Exercise instructions: Starting with the first line and ending with the line that holds "return tilted(sled + holder + stalk)", repeat the material exactly.
───── Recorded information ─────
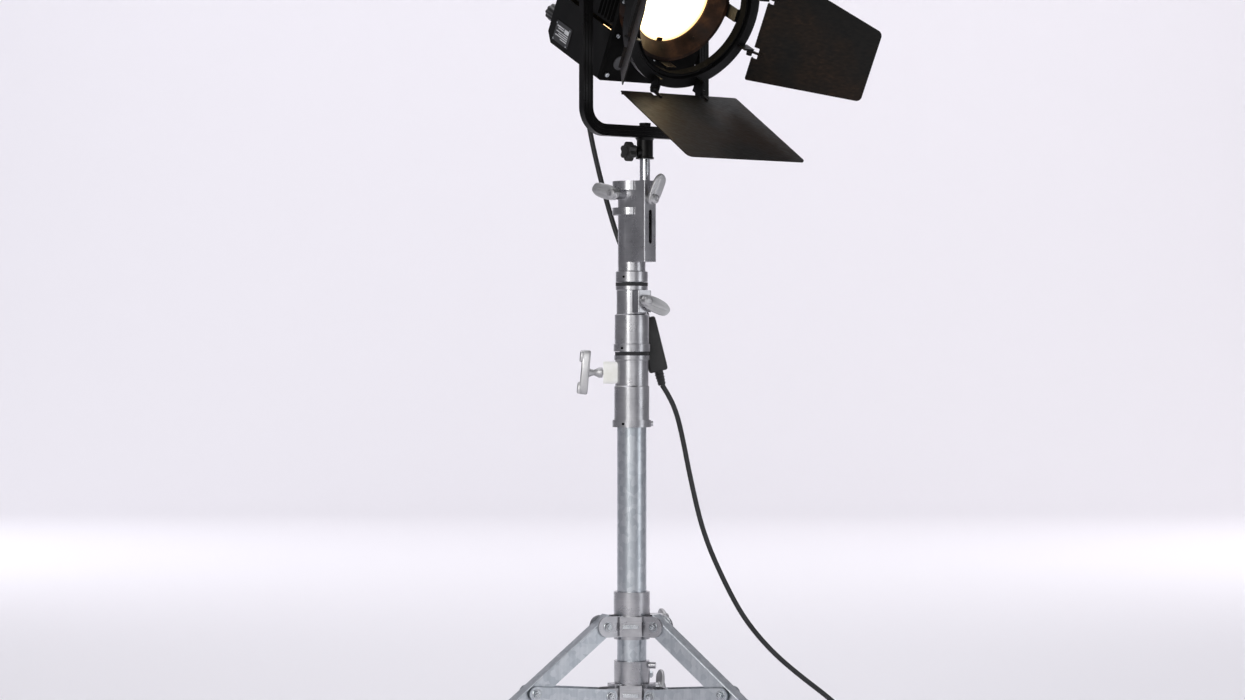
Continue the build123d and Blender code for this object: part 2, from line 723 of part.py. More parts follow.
def lamp_carriage():
    """The sliding base with its lamp holder."""
    sled = slab(-34, 34, -26, 52, -112, -108) + slab(-12, 12, -12, 12, -108, -40)
    holder = rod(14, (0, 0, -44), (0, 0, -30)) - rod(9, (0, 0, -36), (0, 0, -29))
    stalk = slab(-5, 5, 38, 41, -110, -38)
    return tilted(sled + holder + stalk)


def lamp():
    """A halogen lamp: a base, a tube and a round tip, with its light centre on the optical axis."""
    glass = rod(9, (0, 0, -28), (0, 0, 14)) + Pos(0, 0, 14) * Sphere(9)
    return tilted(glass + rod(9, (0, 0, -36), (0, 0, -28)))


def reflector():
    dish = Sphere(41) - Sphere(39.5)
    return tilted(dish & slab(-50, 50, 14, 60, -37.5, 50))


def trunnions():
    """The two tilt pins, each with a flange against the lamp house."""
    pins = []
    for side in (1, -1):
        flange = rod(13, (side * (BODY_HALF + 4), 0, 0), (side * 96, 0, 0))
        neck = rod(8, (side * 96, 0, 0), (side * 101.7, 0, 0))
        shaft = rod(5, (side * 101, 0, 0), (side * 134, 0, 0))
        pins.append(flange + neck + shaft)
    nut = Plane((-YOKE_HALF - YOKE_THICK / 2 - 0.3, 0, 0), z_dir=(-1, 0, 0)) * hex_head(17, 9)
    pins[1] = pins[1] + nut
    return tilted(Compound(pins))


def cable_gland():
    gland = rod(10, (GLAND_X, GLAND_Y, BASE_BOTTOM - 8), (GLAND_X, GLAND_Y, BASE_BOTTOM))
    nose = Plane((GLAND_X, GLAND_Y, BASE_BOTTOM - 8), z_dir=(0, 0, -1)) * Cone(8, 5.5, 14, align=LOW)
    thread = rod(6, (GLAND_X, GLAND_Y, BASE_BOTTOM), (GLAND_X, GLAND_Y, BASE_BOTTOM + 6))
    return tilted(gland + nose + thread)


def barndoor_carrier():
    """The fixed ring that the barndoor turns on."""
    ring = spun([(95, -125.5), (114, -125.5), (114, -127), (96.8, -127), (96.8, -140), (95, -140)])
    for k in range(3):
        lug = slab(95.4, 100.4, -140, -136.4, -4, 4) + slab(95.4, 96.5, -140, -130, -4, 4)
        ring = ring + Rot(0, 60 + 120 * k, 0) * lug
    return tilted(ring)


LEAVES = (
    ("leaf_right", 0, SIDE_HINGE, 90, 56, SIDE_LEAF_LENGTH, SIDE_LEAF_OPEN),
    ("leaf_bottom", 90, TOP_HINGE, 110, 110, TOP_LEAF_LENGTH, BOTTOM_LEAF_OPEN),
    ("leaf_left", 180, SIDE_HINGE, 90, 56, SIDE_LEAF_LENGTH, SIDE_LEAF_OPEN),
    ("leaf_top", -90, TOP_HINGE, 110, 110, TOP_LEAF_LENGTH, TOP_LEAF_OPEN),
)
HINGE_PIN_R = 2.5
HINGE_AT = 42


def barndoor_ring():
    """The turning ring with two hinge ears and pins for each leaf."""
    ring = spun(
        [
            (96.8 + FIT, DOOR_BACK),
            (DOOR_R, DOOR_BACK),
            (DOOR_R, DOOR_FRONT),
            (103, DOOR_FRONT),
            (101, -136),
            (96.8 + FIT, -136),
        ]
    )
    for _, roll, hinge, _, _, _, _ in LEAVES:
        for side in (1, -1):
            inside = side * (HINGE_AT - 3)
            ear = slab(98, hinge + 4, HINGE_Y - 4, DOOR_FRONT + 1, side * HINGE_AT, inside)
            pin = rod(HINGE_PIN_R, (hinge, HINGE_Y, inside), (hinge, HINGE_Y, side * (HINGE_AT + 6)))
            head_in = side * (HINGE_AT + 4)
            head = rod(4.5, (hinge, HINGE_Y, head_in), (hinge, HINGE_Y, side * (HINGE_AT + 8)))
            ring = ring + Rot(0, roll, 0) * (ear + pin + head)
    return tilted(ring)


def leaf(roll, hinge, half_root, half_tip, length, opening):
    """A sheet leaf that hangs on the ring's pins by two lugs, with a stiffening lip at its root."""
    outline = Polyline(
        (-4, half_root), (-length, half_tip), (-length, -half_tip), (-4, -half_root), close=True
    )
    face = make_face(outline)
    face = fillet(face.vertices().sort_by(Axis.X)[:2], 9)
    face = fillet(face.vertices().sort_by(Axis.X)[-2:], 3)
    sheet = Plane((3, 0, 0), x_dir=(0, 1, 0), z_dir=(1, 0, 0)) * extrude(face, 1.5)
    lip = slab(4, 9, -5.5, -4, -half_root + 4, half_root - 4)
    door = sheet + lip
    for side in (1, -1):
        notch = slab(0, 12, -13, 2, side * (HINGE_AT - 6), side * (HINGE_AT + 11))
        lug = rod(5, (0, 0, side * (HINGE_AT + 0.5)), (0, 0, side * (HINGE_AT + 3.5)))
        strap = slab(0, 4.5, -20, 0, side * (HINGE_AT + 0.5), side * (HINGE_AT + 3.5))
        hole = rod(HINGE_PIN_R + FIT, (0, 0, side * HINGE_AT), (0, 0, side * (HINGE_AT + 4)))
        door = door - notch + lug + strap - hole
    return tilted(Rot(0, roll, 0) * Pos(hinge, HINGE_Y, 0) * Rot(0, 0, opening) * door)


# ---------------------------------------------------------------- leads

BOX_TOP = Vector(21.5, 44, 831)
BOX_BOTTOM = Vector(42.3, 44, 747.4)
BOX_RELIEF = 22

MAINS_ROUTE = (
    (57, 46, 712),
    (70, 50, 684),
    (80, 54, 643),
    (92, 59, 580),
    (113, 67, 490),
    (149, 79, 409),
    (180, 88, 353),
    (222, 99, 303),
    (268, 109, 263),
    (319, 118, 224),
    (372, 127, 172),
    (424, 136, 112),
    (466, 143, 58),
    (500, 149, 24),
    (534, 155, 7.5),
    (570, 161, 4.2),
)


def box_axis():
    return (BOX_BOTTOM - BOX_TOP).normalized()


def below_gland(drop):
    """A point on the gland's axis, below the tray's floor."""
    return tilted(Pos(GLAND_X, GLAND_Y, BASE_BOTTOM - drop) * Box(1, 1, 1)).center()


def head_route():
    """From the gland, down behind the yoke and the column, to the in-line box."""
    end = BOX_TOP - box_axis() * BOX_RELIEF
    return [
        below_gland(22),
        below_gland(42),
        Vector(-74, 94, 1180),
        Vector(-65, 80, 1120),
        Vector(-49, 62, 1050),
        Vector(-37, 48, 1006),
        Vector(-24, 41, 962),
        Vector(-6, 42, 915),
        end - box_axis() * 32,
        end,
    ]


def mains_route():
    start = BOX_BOTTOM + box_axis() * BOX_RELIEF
    return [start] + [Vector(p) for p in MAINS_ROUTE]


def cord_tube(points):
    """A round tube along straight runs joined by the largest tangent arcs that fit."""
    radii = []
    for before, corner, after in zip(points, points[1:], points[2:]):
        arriving = corner - before
        leaving = after - corner
        half_turn = math.radians(arriving.get_angle(leaving)) / 2
        shorter = min(arriving.length, leaving.length)
        radii.append(0.45 * shorter / math.tan(half_turn))
    path = FilletPolyline(*points, radius=radii)
    return sweep(Plane(path @ 0, z_dir=path % 0) * Circle(CORD_R), path)


def box_place():
    return Plane(BOX_TOP, x_dir=(1, 0, 0.25), z_dir=box_axis())


def inline_box():
    """A moulded switch box with a sleeve at each end, hanging in the lead."""
    length = (BOX_BOTTOM - BOX_TOP).length
    body = Box(30, 25, length, align=LOW)
    body = fillet(body.edges(), 4)
    body = body - Pos(0, -12.5, 46) * Box(13, 4, 21)
    body = body + Pos(0, 0, -BOX_RELIEF) * Cone(5.5, 7, BOX_RELIEF + 1, align=LOW)
    body = body + Pos(0, 0, length - 1) * Cone(7, 5.5, BOX_RELIEF + 1, align=LOW)
    return box_place() * body


def rocker():
    """The rocker in the box's face, on its own cross pin."""
    body = rod(5, (-5.8, -14, 46), (5.8, -14, 46))
    body = body + slab(-5.8, 5.8, -14.6, -12.2, 38, 54)
    return box_place() * (body & slab(-6, 6, -16.4, -11.3, 30, 60))


def coil_place():
    """The middle of the coil, so that the lead runs onto its widest turn."""
    end = Vector(MAINS_ROUTE[-1])
    along = (end - Vector(MAINS_ROUTE[-2])).normalized()
    return Pos(end.X - along.Y * COIL_TURN_R, end.Y + along.X * COIL_TURN_R, 0)


def cord_coil():
    """The outer shape of the spare lead, coiled flat on the floor."""
    section = RectangleRounded(2 * COIL_HALF_WIDTH, COIL_HEIGHT, 6)
    ring = revolve(Plane.XZ * Pos(COIL_R, COIL_HEIGHT / 2) * section, Axis.Z)
    return coil_place() * ring


def plug():
    """A round earthed mains plug on the lead's end, lying beside the coil."""
    body = turned([(0, 0), (6, 0), (7.5, 34), (17, 42), (19, 46), (19, 74), (0, 74)])
    for side in (1, -1):
        body = body + Pos(side * 9.5, 0, 73) * Cylinder(2.4, 20, align=LOW)
    lying = Pos(COIL_TURN_R, 24, 19) * Rot(-90, 0, 0) * body
    return coil_place() * Rot(0, 0, COIL_LEAVES_AT) * lying


def main():
    os.makedirs("parts", exist_ok=True)
    single = (
        base_tube, base_plug, column_casting, column_bumper, nylon_boss, column_t_knob,
        lower_spider, lower_wing, upper_spider, upper_wing,
        riser_1_tube, riser_1_casting, riser_1_bumper, riser_1_wing, riser_2_tube,
        combo_head, receiver_wing, pin_wing, combo_pin,
        yoke, spigot_socket, yoke_clamp_knob, tilt_lock_knob,
        base_box, housing, rear_cover, front_frame, lens_ring, fresnel_lens, lens_clips,
        accessory_brackets, bracket_latch, label_plate, focus_knob,
        lamp_carriage, lamp, reflector, trunnions, cable_gland,
        barndoor_carrier, barndoor_ring, inline_box, rocker, cord_coil, plug,
    )
    for make in single:
        save(make.__name__, make())
    for number, azimuth in enumerate(LEG_DIRECTIONS, 1):
        save(f"leg_{number}", leg(azimuth))
        save(f"foot_{number}", foot(azimuth))
        save(f"brace_{number}", brace(azimuth))
    for name, *shape in LEAVES:
        save(name, leaf(*shape))
    save("head_lead", cord_tube(head_route()))
    save("mains_lead", cord_tube(mains_route()))


main()
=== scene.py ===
"""A fresnel spotlight with barndoors on a combo stand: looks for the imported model."""

import json
import math

import bmesh
import bpy
from mathutils import Matrix, Vector


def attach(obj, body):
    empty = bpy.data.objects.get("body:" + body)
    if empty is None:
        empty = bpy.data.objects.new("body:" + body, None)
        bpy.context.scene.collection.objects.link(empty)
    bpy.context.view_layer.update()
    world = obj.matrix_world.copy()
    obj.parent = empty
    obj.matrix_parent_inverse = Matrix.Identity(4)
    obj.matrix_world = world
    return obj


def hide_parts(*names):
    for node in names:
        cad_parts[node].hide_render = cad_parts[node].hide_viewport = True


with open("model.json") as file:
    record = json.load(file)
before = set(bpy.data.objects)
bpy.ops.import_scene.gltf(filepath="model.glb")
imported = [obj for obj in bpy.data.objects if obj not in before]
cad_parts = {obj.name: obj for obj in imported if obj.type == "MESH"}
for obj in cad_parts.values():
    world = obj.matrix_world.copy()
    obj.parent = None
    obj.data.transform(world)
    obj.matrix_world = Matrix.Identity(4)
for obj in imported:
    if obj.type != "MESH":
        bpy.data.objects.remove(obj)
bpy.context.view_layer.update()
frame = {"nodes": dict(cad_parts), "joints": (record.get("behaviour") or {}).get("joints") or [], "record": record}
nodes = frame["nodes"]
scene = bpy.context.scene


# ---------------------------------------------------------------- places


def joint(name):
    return next(j for j in frame["joints"] if j["name"] == name)


def joint_point(name):
    return Vector(joint(name)["pos_m"])


def joint_axis(name):
    return Vector(joint(name)["axis"]).normalized()


def axes(origin, x, z):
    """A matrix at origin whose X and Z point along x and z."""
    z = z.normalized()
    x = (x - z * x.dot(z)).normalized()
    y = z.cross(x)
    turn = Matrix((x, y, z)).transposed().to_4x4()
    return Matrix.Translation(origin) @ turn


TILT_POINT = joint_point("head_tilt")
ACROSS = -joint_axis("head_tilt")
BEAM = joint_axis("barndoor_turn")
HEAD = axes(TILT_POINT, ACROSS, ACROSS.cross(-BEAM))
YOKE = axes(TILT_POINT, ACROSS, Vector((0, 0, 1)))

LENS_CENTRE = HEAD @ Vector((0, -0.072, 0))
LENS_RADIUS = 0.075

LEG_DIRECTIONS = (87, 207, 327)
LEG_PIVOT_RADIUS = 0.049
LEG_PIVOT_HEIGHT = 0.355
BRACE_PIVOT_RADIUS = 0.046
BRACE_PIVOT_HEIGHT = 0.248
BRACE_SLOPE = 4.97
BRACE_LENGTH = 0.1264


# ---------------------------------------------------------------- camera, light and floor


CAMERA_PLACE = (-0.0144, -4.34, 0.781)
CAMERA_LENS = 80.96
WORLD_COLOUR = (0.93, 0.92, 1.0, 1)
WORLD_STRENGTH = 0.22

# name, place, target, size, power, colour
AREA_LIGHTS = (
    ("key", (-1.5, -3.2, 1.9), (0, 0, 0.8), (0.9, 2.4), 44, (1, 0.99, 0.97)),
    ("fill", (2.6, -1.4, 1.3), (0, 0, 0.8), (1.1, 2.4), 14, (0.95, 0.97, 1)),
    ("front", (0.3, -5.2, 2.1), (0, 0, 0.7), (3.4, 2.2), 44, (1, 1, 1)),
    ("wall_left", (-5.0, 5.6, 3.2), (1.0, 12, 1.6), (2.4, 3.0), 178, (0.97, 0.955, 1)),
    ("wall_right", (5.0, 5.6, 3.2), (-1.0, 12, 1.6), (2.4, 3.0), 178, (1, 0.965, 0.99)),
    ("wall_centre", (0, 6.0, 5.2), (0.2, 12, 1.8), (3.0, 2.0), 26, (1, 0.975, 1)),
    ("floor_wash", (0, 1.6, 6.5), (0, 1.7, 0), (9.0, 8.0), 345, (0.98, 0.97, 1)),
)


def make_camera():
    data = bpy.data.cameras.new("camera")
    data.lens = CAMERA_LENS
    data.sensor_width = 36
    data.clip_end = 60
    camera = bpy.data.objects.new("camera", data)
    camera.location = CAMERA_PLACE
    camera.rotation_euler = (math.pi / 2, 0, 0)
    scene.collection.objects.link(camera)
    scene.camera = camera


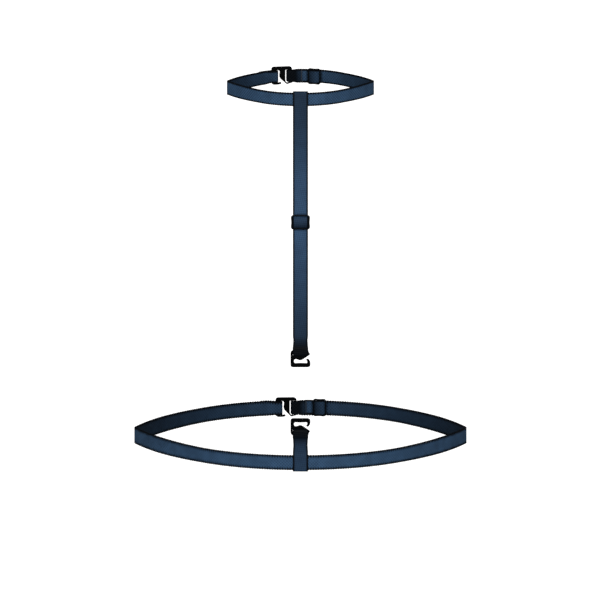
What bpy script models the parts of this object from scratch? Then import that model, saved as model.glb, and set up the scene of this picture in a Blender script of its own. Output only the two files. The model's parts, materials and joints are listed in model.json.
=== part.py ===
"""A two-part elastic body harness: a neck loop with a hanging centre strap, a waist loop with a standing tab.

Both loops close at the back with a swan hook and a figure-of-eight slider.
Metres, +Z up. The wearer stands inside the loops and faces -Y. The origin is the centre of the neck opening.
All sizes below are in millimetres.
"""

import math
from dataclasses import dataclass

import bmesh
import bpy
from mathutils import Matrix, Vector

MM = 0.001
GAP = 0.3  # clearance between pieces that touch on the real object

# Elastic
BAND_THICKNESS = 1.1
STRAP_THICKNESS = 0.9
CROSSING_THICKNESS = 0.8  # the stretched elastic over a slider's middle bar
STRAP_WIDTH = 11.0
NECK_BAND_WIDTH = 10.8
WAIST_BAND_WIDTH = 12.0
GATHER = 1.3  # how much narrower a band is where a hook gathers it
CREASE_LENGTH = 3.5  # length of the bend at each side of a loop
TAIL_LENGTH = 5.0  # from an eye's stitching end to the cut end of its tail
THREAD = 0.3
STITCH_WIDTH = 1.2
STITCH_MARGIN = 1.2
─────
Output of the exercise:
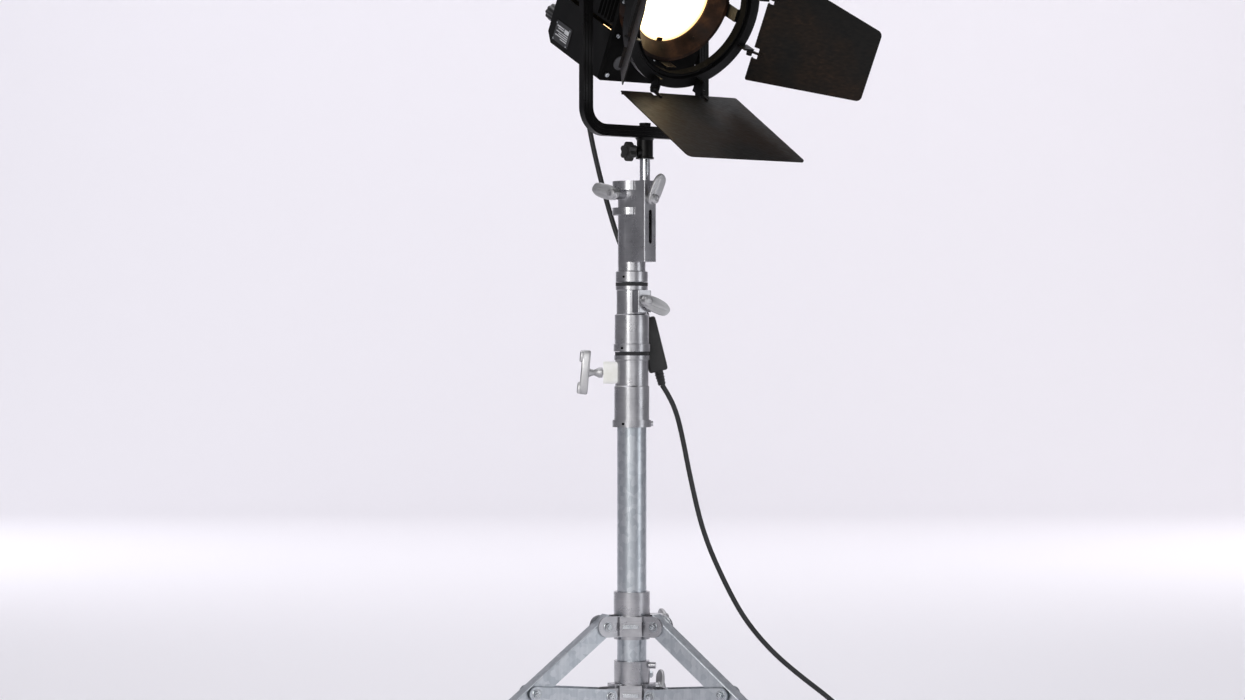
Continue the build123d and Blender code for this object: part 2, from line 723 of part.py. More parts follow.
def lamp_carriage():
    """The sliding base with its lamp holder."""
    sled = slab(-34, 34, -26, 52, -112, -108) + slab(-12, 12, -12, 12, -108, -40)
    holder = rod(14, (0, 0, -44), (0, 0, -30)) - rod(9, (0, 0, -36), (0, 0, -29))
    stalk = slab(-5, 5, 38, 41, -110, -38)
    return tilted(sled + holder + stalk)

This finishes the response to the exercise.